Our reading this week starts in the middle of all the curses—all the consequences God vows will befall the Jews if they break their covenant with him. This was a surprise to me. I didn’t recall that there were specific curses outlined as part of the covenant relationship. I’m so much more comfortable with the word “consequence” than the word “curse.” I recalled that God vowed the Israelites would be conquered and taken into exile if they forsook him and worshipped other gods. But I wasn’t aware of the variety and specificity of the curses detailed for them. To be honest, I found it rather disturbing, and was a little rocked by “Just as the Lord has found great pleasure in causing you to prosper and multiply, the Lord will find pleasure in destroying you” (315). 

Wait, what? 

The Bible bears testimony to the justice of God, to his longsuffering, and to his allowing and even using difficult circumstances to test, shape, shepherd, discipline, and fight for his people. He’s clearly a God of tough love and letting his children experience the consequence of their choices. But finding pleasure in destroying them? That does not sit easy with me. That’s a scary God that harkens back to fire and brimstone sermons that I frankly see as alienating people from knowing God’s grace, love, and forgiveness. But there it is in the Bible in black and white. What are we to do with it? 

Reading through the curses, it made me wonder if anyone had second thoughts about entering into this agreement. But human nature being what it is, we tend to only look at the upside, don’t we? Picture it: a couple of million people, amassed on the border of the land their forefathers were promised. A land large enough and lush enough to provide for all of them. A land they’ve endured a forty-year detour to enter. How closely did they listen to the fine print? And how could they turn back now or decide to strike out on their own because the contract was too onerous? I have to keep in mind that they have seen God’s presence and provision day in and day out. They are in a sweet period of relationship with him—how easy it would be to downplay the punishment clause that would certainly never need to be invoked.

How smart was God to have the warning put to music and taught to them all in a song, “so that it may serve as a witness for me against them” (319). God knew that the people would break their covenant, and he planned ahead for that day: “and when great disasters come down on them, this song will stand as evidence against them” (319).

God certainly knows human nature.
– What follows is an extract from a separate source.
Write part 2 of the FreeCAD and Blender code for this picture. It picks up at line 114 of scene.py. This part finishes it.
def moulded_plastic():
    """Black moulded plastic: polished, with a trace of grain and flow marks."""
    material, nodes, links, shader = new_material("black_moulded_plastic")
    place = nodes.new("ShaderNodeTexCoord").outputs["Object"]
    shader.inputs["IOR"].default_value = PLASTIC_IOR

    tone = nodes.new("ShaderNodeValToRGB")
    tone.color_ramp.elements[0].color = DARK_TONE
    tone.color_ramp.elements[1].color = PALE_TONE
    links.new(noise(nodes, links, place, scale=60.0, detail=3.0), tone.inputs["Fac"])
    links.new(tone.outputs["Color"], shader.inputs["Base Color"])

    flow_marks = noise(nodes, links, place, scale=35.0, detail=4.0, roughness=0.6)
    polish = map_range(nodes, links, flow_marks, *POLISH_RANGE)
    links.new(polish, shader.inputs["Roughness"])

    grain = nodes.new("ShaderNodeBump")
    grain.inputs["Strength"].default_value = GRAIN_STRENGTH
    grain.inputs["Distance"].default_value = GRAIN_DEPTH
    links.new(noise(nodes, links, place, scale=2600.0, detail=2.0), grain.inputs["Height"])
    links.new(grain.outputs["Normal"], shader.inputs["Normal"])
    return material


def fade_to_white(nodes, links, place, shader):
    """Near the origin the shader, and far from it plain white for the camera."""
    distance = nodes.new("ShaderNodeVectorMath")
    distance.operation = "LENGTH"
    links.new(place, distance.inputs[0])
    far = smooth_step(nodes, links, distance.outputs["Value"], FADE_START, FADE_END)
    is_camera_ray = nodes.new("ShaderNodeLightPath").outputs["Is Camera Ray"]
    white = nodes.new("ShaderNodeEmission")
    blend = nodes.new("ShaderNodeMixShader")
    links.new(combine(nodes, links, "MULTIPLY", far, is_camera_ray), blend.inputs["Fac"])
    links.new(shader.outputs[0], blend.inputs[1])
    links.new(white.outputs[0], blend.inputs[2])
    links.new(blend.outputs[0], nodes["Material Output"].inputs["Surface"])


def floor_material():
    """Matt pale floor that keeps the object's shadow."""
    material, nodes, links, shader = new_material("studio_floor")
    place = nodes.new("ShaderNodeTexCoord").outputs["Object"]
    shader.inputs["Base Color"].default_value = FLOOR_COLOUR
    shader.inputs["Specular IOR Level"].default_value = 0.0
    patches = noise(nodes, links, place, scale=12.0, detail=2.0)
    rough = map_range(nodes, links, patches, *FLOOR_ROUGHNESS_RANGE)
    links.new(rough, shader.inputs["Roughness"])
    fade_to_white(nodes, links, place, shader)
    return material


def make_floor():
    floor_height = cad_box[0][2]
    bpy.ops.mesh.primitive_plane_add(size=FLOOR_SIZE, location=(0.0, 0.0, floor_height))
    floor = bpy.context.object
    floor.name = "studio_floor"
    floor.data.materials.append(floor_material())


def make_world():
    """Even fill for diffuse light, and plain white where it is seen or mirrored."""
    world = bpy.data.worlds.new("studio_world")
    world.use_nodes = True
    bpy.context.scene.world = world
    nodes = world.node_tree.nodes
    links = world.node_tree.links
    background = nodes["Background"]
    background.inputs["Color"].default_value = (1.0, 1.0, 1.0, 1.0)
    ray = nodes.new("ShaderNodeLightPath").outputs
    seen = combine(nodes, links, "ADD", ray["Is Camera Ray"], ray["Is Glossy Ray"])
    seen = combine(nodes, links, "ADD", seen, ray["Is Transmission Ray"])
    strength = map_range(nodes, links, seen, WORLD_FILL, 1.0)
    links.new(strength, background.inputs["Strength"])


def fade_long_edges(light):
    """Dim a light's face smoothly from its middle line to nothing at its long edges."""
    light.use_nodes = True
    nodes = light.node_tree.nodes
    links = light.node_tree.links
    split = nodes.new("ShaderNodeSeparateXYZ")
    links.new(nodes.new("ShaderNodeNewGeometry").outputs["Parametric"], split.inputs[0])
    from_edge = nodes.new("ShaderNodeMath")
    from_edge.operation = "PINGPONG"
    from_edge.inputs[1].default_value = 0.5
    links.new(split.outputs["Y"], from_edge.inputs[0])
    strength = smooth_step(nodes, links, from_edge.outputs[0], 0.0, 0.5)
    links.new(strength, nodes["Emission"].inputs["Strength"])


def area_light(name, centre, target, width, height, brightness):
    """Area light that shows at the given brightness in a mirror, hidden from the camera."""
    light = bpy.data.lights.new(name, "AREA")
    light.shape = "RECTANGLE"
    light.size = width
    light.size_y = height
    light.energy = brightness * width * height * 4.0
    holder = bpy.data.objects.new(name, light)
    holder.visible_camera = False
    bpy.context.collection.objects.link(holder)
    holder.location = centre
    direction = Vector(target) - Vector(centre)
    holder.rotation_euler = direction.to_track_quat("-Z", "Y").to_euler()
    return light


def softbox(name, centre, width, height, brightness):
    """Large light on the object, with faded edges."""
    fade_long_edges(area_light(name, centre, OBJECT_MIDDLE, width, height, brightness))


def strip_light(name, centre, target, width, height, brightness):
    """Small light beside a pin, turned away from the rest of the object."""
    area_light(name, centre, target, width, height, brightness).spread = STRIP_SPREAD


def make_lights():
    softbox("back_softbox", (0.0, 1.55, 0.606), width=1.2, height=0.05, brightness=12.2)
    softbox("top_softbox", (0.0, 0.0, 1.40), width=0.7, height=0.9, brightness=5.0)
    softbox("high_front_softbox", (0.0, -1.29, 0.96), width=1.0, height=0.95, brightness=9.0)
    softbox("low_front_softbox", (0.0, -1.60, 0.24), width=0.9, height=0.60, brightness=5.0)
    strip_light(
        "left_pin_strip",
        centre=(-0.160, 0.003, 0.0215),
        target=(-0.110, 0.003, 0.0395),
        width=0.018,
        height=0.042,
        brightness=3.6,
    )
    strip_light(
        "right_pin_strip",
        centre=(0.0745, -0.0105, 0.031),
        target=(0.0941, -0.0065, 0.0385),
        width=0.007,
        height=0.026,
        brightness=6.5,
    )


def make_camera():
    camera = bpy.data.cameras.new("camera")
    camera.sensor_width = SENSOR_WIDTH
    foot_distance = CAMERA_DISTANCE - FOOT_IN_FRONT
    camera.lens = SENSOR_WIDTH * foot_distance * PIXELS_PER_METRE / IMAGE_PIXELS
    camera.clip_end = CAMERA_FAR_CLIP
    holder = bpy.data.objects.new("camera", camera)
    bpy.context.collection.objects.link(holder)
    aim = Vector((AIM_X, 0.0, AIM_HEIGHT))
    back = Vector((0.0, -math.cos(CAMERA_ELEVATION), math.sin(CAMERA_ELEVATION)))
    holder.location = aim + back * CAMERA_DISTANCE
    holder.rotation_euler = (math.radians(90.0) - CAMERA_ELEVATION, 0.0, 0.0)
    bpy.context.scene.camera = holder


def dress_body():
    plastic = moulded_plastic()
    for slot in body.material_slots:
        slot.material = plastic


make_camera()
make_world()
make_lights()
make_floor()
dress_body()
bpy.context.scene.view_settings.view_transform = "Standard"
And not only does he have blessings in store for his people when they keep his covenant, and curses for when they don’t, he even has a contingency for when they come back to him: “If at that time you and your children return to the Lord your God, and if you obey with all your heart and all your soul all the commands I have given you today, then the Lord your God will restore your fortunes. He will have mercy on you and gather you back from all the nations where he has scattered you” (317). There’s his mercy and grace. 
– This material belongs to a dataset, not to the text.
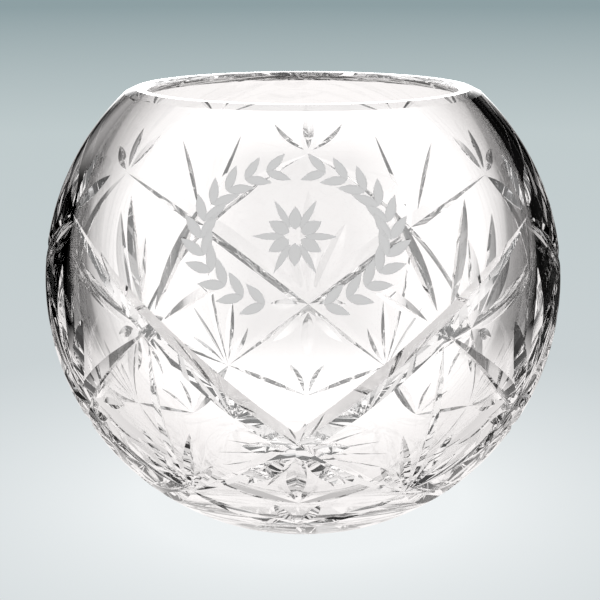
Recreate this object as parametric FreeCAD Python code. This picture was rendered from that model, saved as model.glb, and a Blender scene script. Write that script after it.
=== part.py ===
"""Hand-cut lead crystal rose bowl, in millimetres, +Z up, standing on z = 0.

The bowl is one piece of glass: a ball cut off flat at the mouth and at the foot, with a round
hollow over a thick flat floor. Its outside is cut with mitres, the V-shaped grooves that a wheel
leaves. Long curved mitres, the swags, run down from six tips and cross each other three times,
leaf-shaped mitres fan out from the crossings, and a star is cut in the foot. The sector that faces
-Y has no tip, so a plain panel is left there.

A place on the outside is given by its sector, counted in sixths of a turn from the -Y direction
towards +X, and by its latitude on the ball, in degrees above the belly.
"""

import FreeCAD, Part
import math
import os

# Body
ball_radius = 82.5
mouth_radius = 54.5
foot_radius = 34.5
rim_bevel = 1.5
foot_bevel = 1.0

# Hollow
wall = 7.0
rim_width = 6.6
rim_inner_bevel = 1.1
floor_thickness = 13.0
hollow_heel_radius = 24.0

# Width of each kind of mitre where it is widest
swag_width = 8.0
arm_width = 5.4
fan_width = 4.0
crown_width = 4.4
lobe_width = 7.4
spur_width = 4.6
rib_width = 3.0
sheaf_width = 3.6
petal_width = 6.0
skirt_width = 5.2
hem_width = 4.2
star_width = 3.4
wheel_overrun = 1.8

# Length of each kind of leaf, and how far its root stays from the crossing that it fans out of
fan_long = 33.0
fan_short = 24.0
fan_root = 6.5
crown_length = 17.0
crown_root = 2.6
lobe_long = 42.0
lobe_short = 32.0
lobe_root = 4.5
spur_length = 13.0
spur_root = 2.4
rib_root = 3.2
sheaf_long = 26.0
sheaf_short = 17.0
sheaf_root = 2.6
petal_length = 18.0
petal_root = 3.4
hem_length = 14.0
hem_root = 2.6
star_hub_radius = 3.5
star_edge_margin = 4.0

# Pattern
sectors = 6
plain_sector = 0
star_points = 16
wheel_half_angle = 56.0
overrun_share = 0.03
tip_latitude = 19.7
swag_middle_latitude = -11.7
lower_latitude = -40.0
skirt_latitude = -52.0
swag_reach = 1.5
fan_angles = (19.0, 54.0)
crown_angles = (-42.0, 0.0, 42.0)
lobe_angle = 25.0
sheaf_angles = (19.0, 42.0)
petal_angles = (138.0, 180.0, 222.0)
hem_angle = 24.0

# Sizes that follow from those above
ball_height = math.sqrt(ball_radius ** 2 - foot_radius ** 2)
mouth_height = ball_height + math.sqrt(ball_radius ** 2 - mouth_radius ** 2)
ball_centre = FreeCAD.Vector(0, 0, ball_height)


def outward(sector, latitude):
    """Unit vector from the centre of the ball to a place on it."""
    turn = 2 * math.pi * sector / sectors
    rise = math.radians(latitude)
    flat = math.cos(rise)
    return FreeCAD.Vector(flat * math.sin(turn), -flat * math.cos(turn), math.sin(rise))


def stepped(sector, latitude, angle, distance):
    """Unit vector to the place a distance away over the ball, at an angle from straight up."""
    here = outward(sector, latitude)
    up = outward(sector, latitude + 90)
    side = up.cross(here)
    turn = math.radians(angle)
    sweep = distance / ball_radius
    away = up * math.cos(turn) + side * math.sin(turn)
    return here * math.cos(sweep) + away * math.sin(sweep)


def on_ball(normal):
    """Point of the outside that a unit vector from the centre of the ball points at."""
    return ball_centre + normal * ball_radius


def circle_centre(first, second, third):
    """Centre of the circle through three points."""
    a = second - first
    b = third - first
    cross = a.cross(b)
    lift = (b * a.dot(a) - a * b.dot(b)).cross(cross)
    return first + lift * (1 / (2 * cross.dot(cross)))


def mitre(start, end, middle, normal, width):
    """Cutter of one mitre: a V swept along the arc that dips below the surface between its ends."""
    slope = math.tan(math.radians(wheel_half_angle))
    depth = width / (2 * slope)
    low = middle - normal * depth
    centre = circle_centre(start, low, end)
    first = (start - centre).normalize()
    radius = (start - centre).Length
    axis = first.cross(low - centre).normalize()
    sweep = math.degrees(first.getAngle(low - centre) + (low - centre).getAngle(end - centre))
    spare = sweep * overrun_share
    turned = FreeCAD.Rotation(axis, -spare).multVec(first)
    opens = turned if first.dot(normal) > 0 else turned * -1
    tip = centre + turned * radius
    reach = depth + wheel_overrun
    top = tip + opens * reach
    side = axis.cross(turned).cross(opens) * (reach * slope)
    section = Part.Face(Part.makePolygon([tip, top + side, top - side, tip]))
    return section.revolve(centre, axis, sweep + 2 * spare)


def mitre_over_ball(start, end, width):
    """Cutter of the straightest mitre between two places, deepest half-way."""
    normal = (start + end).normalize()
    return mitre(on_ball(start), on_ball(end), on_ball(normal), normal, width)


def leaf(sector, latitude, angle, root, length, width):
    """Cutter of a leaf that fans out of a crossing at an angle from straight up."""
    start = stepped(sector, latitude, angle, root)
    end = stepped(sector, latitude, angle, root + length)
    return mitre_over_ball(start, end, width)


def swag_places(tip, side):
    """Unit vectors to the start, the middle and the end of a swag."""
    start = outward(tip, tip_latitude)
    middle = outward(tip + side * swag_reach / 2, swag_middle_latitude)
    end = outward(tip + side * swag_reach, lower_latitude)
    return start, middle, end


def swag(tip, side):
    """Long mitre from a tip down through two crossings to the lower crossing."""
    start, middle, end = swag_places(tip, side)
    return mitre(on_ball(start), on_ball(end), on_ball(middle), middle, swag_width)


def crossing_latitude(distance):
    """Latitude of a swag at a distance in sectors from its tip."""
    start, middle, end = swag_places(0, 1)
    normal = (middle - start).cross(end - start).normalize()
    flat = normal.dot(outward(distance, 0))
    lean = math.atan2(normal.z, flat)
    return math.degrees(lean - math.acos(normal.dot(start) / math.hypot(flat, normal.z)))


upper_latitude = crossing_latitude(swag_reach / 3)
middle_latitude = crossing_latitude(2 * swag_reach / 3)


def arm(side):
    """Mitre beside the plain sector that runs from the upper crossing to the lower one."""
    start = outward(plain_sector + side * swag_reach / 3, upper_latitude)
    middle = outward(plain_sector + side * 2 * swag_reach / 3, middle_latitude)
    end = outward(plain_sector + side * swag_reach, lower_latitude)
    return mitre(on_ball(start), on_ball(end), on_ball(middle), middle, arm_width)


def leaves(sectors_cut, latitude, angle, root, length, width):
    """Cutters of one leaf at the same crossing of several sectors."""
    return [leaf(sector, latitude, angle, root, length, width) for sector in sectors_cut]


def tip_rings(tips):
    """Swags of every tip, their crowns of leaves, and the three lobes in the space below."""
    rings = [[swag(tip, side) for tip in tips] for side in (-1, 1)]
    for angle in crown_angles:
        rings.append(leaves(tips, tip_latitude, angle, crown_root, crown_length, crown_width))
    for angle in (-lobe_angle, lobe_angle):
        rings.append(leaves(tips, middle_latitude, angle, lobe_root, lobe_short, lobe_width))
    rings.append(leaves(tips, middle_latitude, 0, lobe_root, lobe_long, lobe_width))
    return rings


def middle_rings(middles):
    """Spurs and petals round the middle crossings, and the skirt with its hem under them."""
    rings = []
    for angle in (-90, 90):
        rings.append(leaves(middles, middle_latitude, angle, spur_root, spur_length, spur_width))
    for angle in petal_angles:
        rings.append(leaves(middles, middle_latitude, angle, petal_root, petal_length, petal_width))
    for side in (-1, 1):
        ring = []
        for sector in middles:
            start = outward(sector + side * swag_reach / 3, lower_latitude)
            ring.append(mitre_over_ball(start, outward(sector, skirt_latitude), skirt_width))
        rings.append(ring)
    for angle in (-hem_angle, hem_angle):
        rings.append(leaves(middles, skirt_latitude, angle, hem_root, hem_length, hem_width))
    return rings


def upper_rings(uppers):
    """Fans above the upper crossings, the ribs below them, and the sheaves that meet the ribs."""
    rings = []
    for angle, length in zip(fan_angles, (fan_long, fan_short)):
        for side in (-1, 1):
            rings.append(leaves(uppers, upper_latitude, side * angle, fan_root, length, fan_width))
    for angle, length in zip(sheaf_angles, (sheaf_long, sheaf_short)):
        for side in (-1, 1):
            place = side * angle
            rings.append(leaves(uppers, lower_latitude, place, sheaf_root, length, sheaf_width))
    ring = []
    for sector in uppers:
        top = stepped(sector, upper_latitude, 180, rib_root)
        ring.append(mitre_over_ball(top, outward(sector, lower_latitude), rib_width))
    rings.append(ring)
    return rings


def foot_star():
    """Mitres of the star in the underside, each from its hub to near the edge of the foot."""
    cuts = []
    down = FreeCAD.Vector(0, 0, -1)
    for index in range(star_points):
        out = outward(sectors * index / star_points, 0)
        start = out * star_hub_radius
        end = out * (foot_radius - star_edge_margin)
        cuts.append(mitre(start, end, (start + end) * 0.5, down, star_width))
    return cuts


def pattern():
    """Cutters of the outside, ring by ring, so that no two cutters of a ring cross."""
    middles = list(range(sectors))
    tips = [sector for sector in middles if sector != plain_sector]
    uppers = [sector + swag_reach / 3 for sector in middles]
    star = foot_star()
    rings = tip_rings(tips) + [[arm(-1)], [arm(1)]]
    rings += middle_rings(middles) + upper_rings(uppers)
    return rings + [star[0::2], star[1::2]]


def arc_between(centre_radius, centre_height, radius, low_height, high_height):
    """Profile arc about a centre, right of it, between two heights."""
    angles = [math.asin((h - centre_height) / radius) for h in (low_height, high_height)]
    points = []
    for angle in (angles[0], sum(angles) / 2, angles[1]):
        rise = centre_height + radius * math.sin(angle)
        points.append(FreeCAD.Vector(centre_radius + radius * math.cos(angle), 0, rise))
    return Part.Arc(*points).toShape()


def turned_solid(edges):
    """Solid of revolution of a closed profile."""
    face = Part.Face(Part.Wire(edges))
    return face.revolve(FreeCAD.Vector(0, 0, 0), FreeCAD.Vector(0, 0, 1), 360)


def joined(points):
    """Straight edges from point to point."""
    return [Part.makeLine(p, q) for p, q in zip(points, points[1:])]


def body():
    """Ball with its flat mouth and foot, both bevelled, and no hollow."""
    side = arc_between(0, ball_height, ball_radius, foot_bevel, mouth_height - rim_bevel)
    corners = [
        side.Vertexes[-1].Point,
        FreeCAD.Vector(mouth_radius - rim_bevel, 0, mouth_height),
        FreeCAD.Vector(0, 0, mouth_height),
        FreeCAD.Vector(0, 0, 0),
        FreeCAD.Vector(foot_radius - foot_bevel, 0, 0),
        side.Vertexes[0].Point,
    ]
    return turned_solid([side] + joined(corners))


def hollow():
    """Inside of the bowl, up through the mouth, with the bevel of the inner rim edge."""
    radius = ball_radius - wall
    opening = mouth_radius - rim_width
    height = mouth_height - math.sqrt(radius ** 2 - opening ** 2)
    heel_height = floor_thickness + hollow_heel_radius
    heel_gap = radius - hollow_heel_radius
    heel_offset = math.sqrt(heel_gap ** 2 - (height - heel_height) ** 2)
    join = height + (heel_height - height) * radius / heel_gap
    edge_height = mouth_height - rim_inner_bevel
    side = arc_between(0, height, radius, join, edge_height)
    heel = arc_between(heel_offset, heel_height, hollow_heel_radius, floor_thickness, join)
    edge = side.Vertexes[-1].Point
    corners = [
        edge,
        FreeCAD.Vector(edge.x + rim_inner_bevel, 0, mouth_height),
        FreeCAD.Vector(0, 0, mouth_height),
        FreeCAD.Vector(0, 0, floor_thickness),
        heel.Vertexes[0].Point,
    ]
    return turned_solid([heel, side] + joined(corners))


def crystal_bowl():
    """The whole bowl."""
    bowl = body().cut(hollow())
    for ring in pattern():
        bowl = bowl.cut(ring)
    return bowl


def main():
    """Write the bowl."""
    os.makedirs("parts", exist_ok=True)
    shape = crystal_bowl()
    print("solids", len(shape.Solids), "faces", len(shape.Faces), "valid", shape.isValid())
    print("height", round(mouth_height, 2), "volume in cubic centimetres", round(shape.Volume / 1000, 1))
    shape.exportStep("parts/crystal_bowl.step")


main()
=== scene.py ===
"""Finished cut crystal rose bowl: polished glass, a frosted wreath on its plain panel, and a studio.

Sizes inside the functions are in millimetres, +Z up, with the bowl standing on z = 0 and its plain
panel towards -Y. A place on the outside is given by its sector, counted in sixths of a turn from -Y
towards +X, and by its latitude on the ball in degrees above the belly.
"""

import bpy
import numpy as np
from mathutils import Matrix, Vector


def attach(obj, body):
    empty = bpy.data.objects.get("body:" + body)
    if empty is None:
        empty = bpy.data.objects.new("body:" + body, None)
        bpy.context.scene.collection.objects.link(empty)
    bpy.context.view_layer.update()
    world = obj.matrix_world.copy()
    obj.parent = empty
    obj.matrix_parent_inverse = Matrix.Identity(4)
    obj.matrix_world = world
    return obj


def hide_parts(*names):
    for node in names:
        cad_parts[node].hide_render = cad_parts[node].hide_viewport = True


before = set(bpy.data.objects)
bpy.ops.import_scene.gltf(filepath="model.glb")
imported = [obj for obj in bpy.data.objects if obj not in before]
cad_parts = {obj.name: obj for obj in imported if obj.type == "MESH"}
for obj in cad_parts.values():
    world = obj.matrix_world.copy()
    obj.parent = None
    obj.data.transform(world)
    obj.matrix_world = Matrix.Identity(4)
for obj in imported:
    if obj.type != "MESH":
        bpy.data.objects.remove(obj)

bl_info = {
    "name": "Cut crystal rose bowl",
    "version": (1, 0, 0),
    "blender": (4, 5, 0),
    "location": "3D View > Sidebar > Rose Bowl",
    "description": "Makes a wheel-cut crystal rose bowl with a frosted wreath, and a plain studio",
    "category": "Add Mesh",
}

MM = 0.001
SECTORS = 6

# Surface numbers that the faces carry through the cutting
FOOT, FOOT_BEVEL, OUTSIDE, RIM_BEVEL, RIM, RIM_INNER_BEVEL, INSIDE, HEEL, FLOOR = range(9)
CUTTER_BACK = 9
FIRST_MITRE = 10


# Arithmetic shared by the pieces

def unit(vectors):
    """Vectors divided by their lengths."""
    vectors = np.asarray(vectors, float)
    return vectors / np.linalg.norm(vectors, axis=-1, keepdims=True)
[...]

I have to note that in the middle of all of this—the covenant details and prophecy about their exile and return—God slips a little detail of his mysterious plan into the song: “I will rouse their jealously through people who are not even a people; I will provoke their anger through the foolish Gentiles” (321). If I’m not mistaken, I think that’s a little foreshadowing of how God’s plan will go on to provide for the Gentiles when the Jews largely reject Jesus as their messiah, without his forsaking his original covenant with the Jews.

He’s definitely the God of the long game.